2020-06-03 06:21:29 | 文学
鴨長明が鎌倉時代に書いた「方丈記」は、「枕草子」「徒然草」とならぶ名作です。鴨長明が生きた時代は戦乱や貧困のために世は無常であったと思われますが、現代も災害が多く、明日は何が起こるか予測し難い時代になりました。下記は、「方丈記」の有名な書き出しです。

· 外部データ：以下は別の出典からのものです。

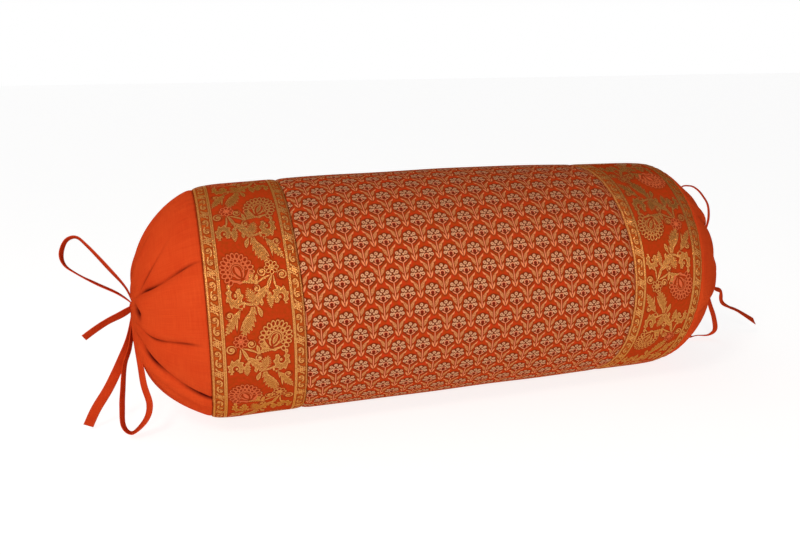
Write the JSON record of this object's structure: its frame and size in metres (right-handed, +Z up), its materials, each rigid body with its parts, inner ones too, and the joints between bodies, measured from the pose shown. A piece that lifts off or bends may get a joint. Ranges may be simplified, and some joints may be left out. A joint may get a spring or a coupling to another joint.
{
  "type": "bolster cover",
  "caption": "Filled round bolster cover with a flowered brocade panel, vine borders, and plain gathered ends closed by flat ties in bows.",
  "frame": {"origin": "on the surface it rests on, under the middle of the filled body; the ties are not counted", "axes": "+X along the bolster towards the right end, -Y is the front, +Z is up"},
  "size_m": [0.8239, 0.242, 0.2395],
  "materials": {
    "flowered_brocade": "satin brocade, red-orange ground with small pale pink and gold flowers and maroon shading",
    "border_brocade": "red-orange brocade with a flower vine in metallic gold thread",
    "plain_cloth": "plain orange-red cloth, soft dull sheen",
    "tie_cloth": "flat tie folded from the plain orange-red cloth"
  },
  "bodies": {
    "root": {"panel": "flowered_brocade", "border_left": "border_brocade", "border_right": "border_brocade", "end_left": "plain_cloth", "end_right": "plain_cloth", "tie_left": "tie_cloth", "tie_right": "tie_cloth"}
  },
  "joints": []
}
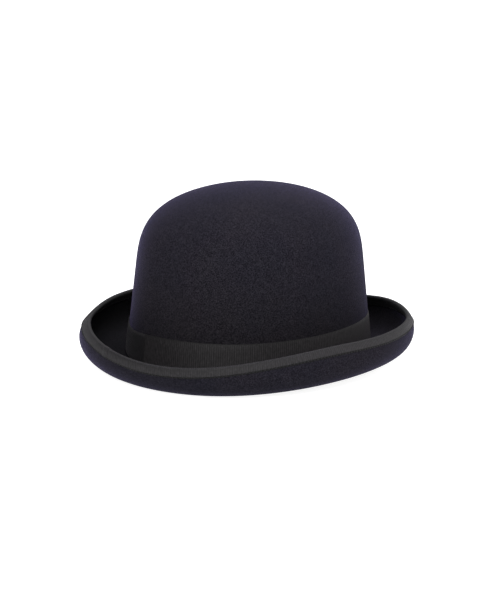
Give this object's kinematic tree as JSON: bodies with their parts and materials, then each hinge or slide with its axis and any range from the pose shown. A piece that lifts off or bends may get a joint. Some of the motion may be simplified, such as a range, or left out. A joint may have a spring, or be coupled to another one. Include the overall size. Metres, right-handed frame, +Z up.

ゆく河のながれは絶えずして、しかも、もとの水にあらず。淀みに浮ぶうたかたは、かつ消えかつ結びて久しくとゞまりたる例(ためし)なし。世の中にある人と栖(すみか)と、またかくのごとし。たましきの都のうちに棟を並べ、甍を争へる、高き、いやしき、人の住ひは、世々を經て盡きせぬものなれど、これをまことかと尋ぬれば、昔ありし家は稀なり。或は去年焼けて今年作れり、或は大家亡びて小家となる。住む人もこれに同じ。所も変らず、人も多かれど、いにしへ見し人は、二三十人が中に、わづかにひとりふたりなり。朝に死に、夕に生るゝならひ、たゞ水の泡にぞ似たりける。知らず、生れ死ぬる人、何方より來たりて、何方へか去る。また知らず、仮の宿り、誰が爲にか心を惱まし、何によりてか目を喜ばしむる。その、主(あるじ)と栖と、無常を争ふさま、いはゞあさがほの露に異ならず。或は露落ちて花残れり。残るといへども朝日に枯れぬ。或は花しぼみて露なほ消えず。消えずといへども、夕(ゆうべ)を待つ事なし。